I am on the left as far as what I would consider to be the policy decisions which the state of Israel is being forced to make today, much more concern for world opinion, much more concern for the fate of the non-Jewish Israeli population. That I guess is the universalism that comes out, that piece that comes out in me.
My reading… I am now, especially during the summer when I have time to read, I read widely. I do not read Jewish stuff. I am reading Moby Dick. I just finished The Brothers Karamosoff. I mean this is what I read. I read Moby Dick every three years faithfully and I sort of remember it by heart some things, but this is what I read.
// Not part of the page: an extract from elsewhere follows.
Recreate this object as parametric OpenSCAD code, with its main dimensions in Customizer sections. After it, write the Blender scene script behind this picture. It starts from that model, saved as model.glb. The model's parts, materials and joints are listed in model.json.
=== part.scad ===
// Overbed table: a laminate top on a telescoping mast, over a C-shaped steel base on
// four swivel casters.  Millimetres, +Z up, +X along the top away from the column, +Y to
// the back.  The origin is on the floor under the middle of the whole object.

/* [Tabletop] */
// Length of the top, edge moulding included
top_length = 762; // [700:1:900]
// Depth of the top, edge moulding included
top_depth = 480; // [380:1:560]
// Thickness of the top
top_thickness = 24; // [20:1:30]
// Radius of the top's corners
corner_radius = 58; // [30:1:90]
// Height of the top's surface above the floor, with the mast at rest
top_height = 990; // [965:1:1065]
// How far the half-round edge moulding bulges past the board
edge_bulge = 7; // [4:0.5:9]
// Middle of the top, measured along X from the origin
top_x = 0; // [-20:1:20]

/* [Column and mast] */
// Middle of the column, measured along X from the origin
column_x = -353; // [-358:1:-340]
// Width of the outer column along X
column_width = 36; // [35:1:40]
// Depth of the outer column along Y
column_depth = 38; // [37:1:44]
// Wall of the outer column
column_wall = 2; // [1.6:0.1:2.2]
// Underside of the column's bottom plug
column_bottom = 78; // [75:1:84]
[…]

So I do a lot of— I have a lot of interests that are not narrowly Jewish, but I have to tell you that whenever I go to a circumcision ceremony and I feel very tribalist, you know, and I say to myself one more Jew, one more Jew, one more Jew, with pride, because this is the most ancient ritual we have, this is what Jews have been doing.
It is painful. It is bloody. People faint. People did it in the concentration camps. People did it in Soviet Russia during the most difficult periods of oppression. People have kept this up and this is continuity and I am strongly opposed to interfaith marriages because, again, I think this dilutes particularity.
I struggle and I make decisions case by case and by and large I feel that these are my decisions and when I share them with other people I am prepared for the fact that I am going to get hate mail because I frequently will make the decision against particularism and in favor of a much broader, more universalistic appeal.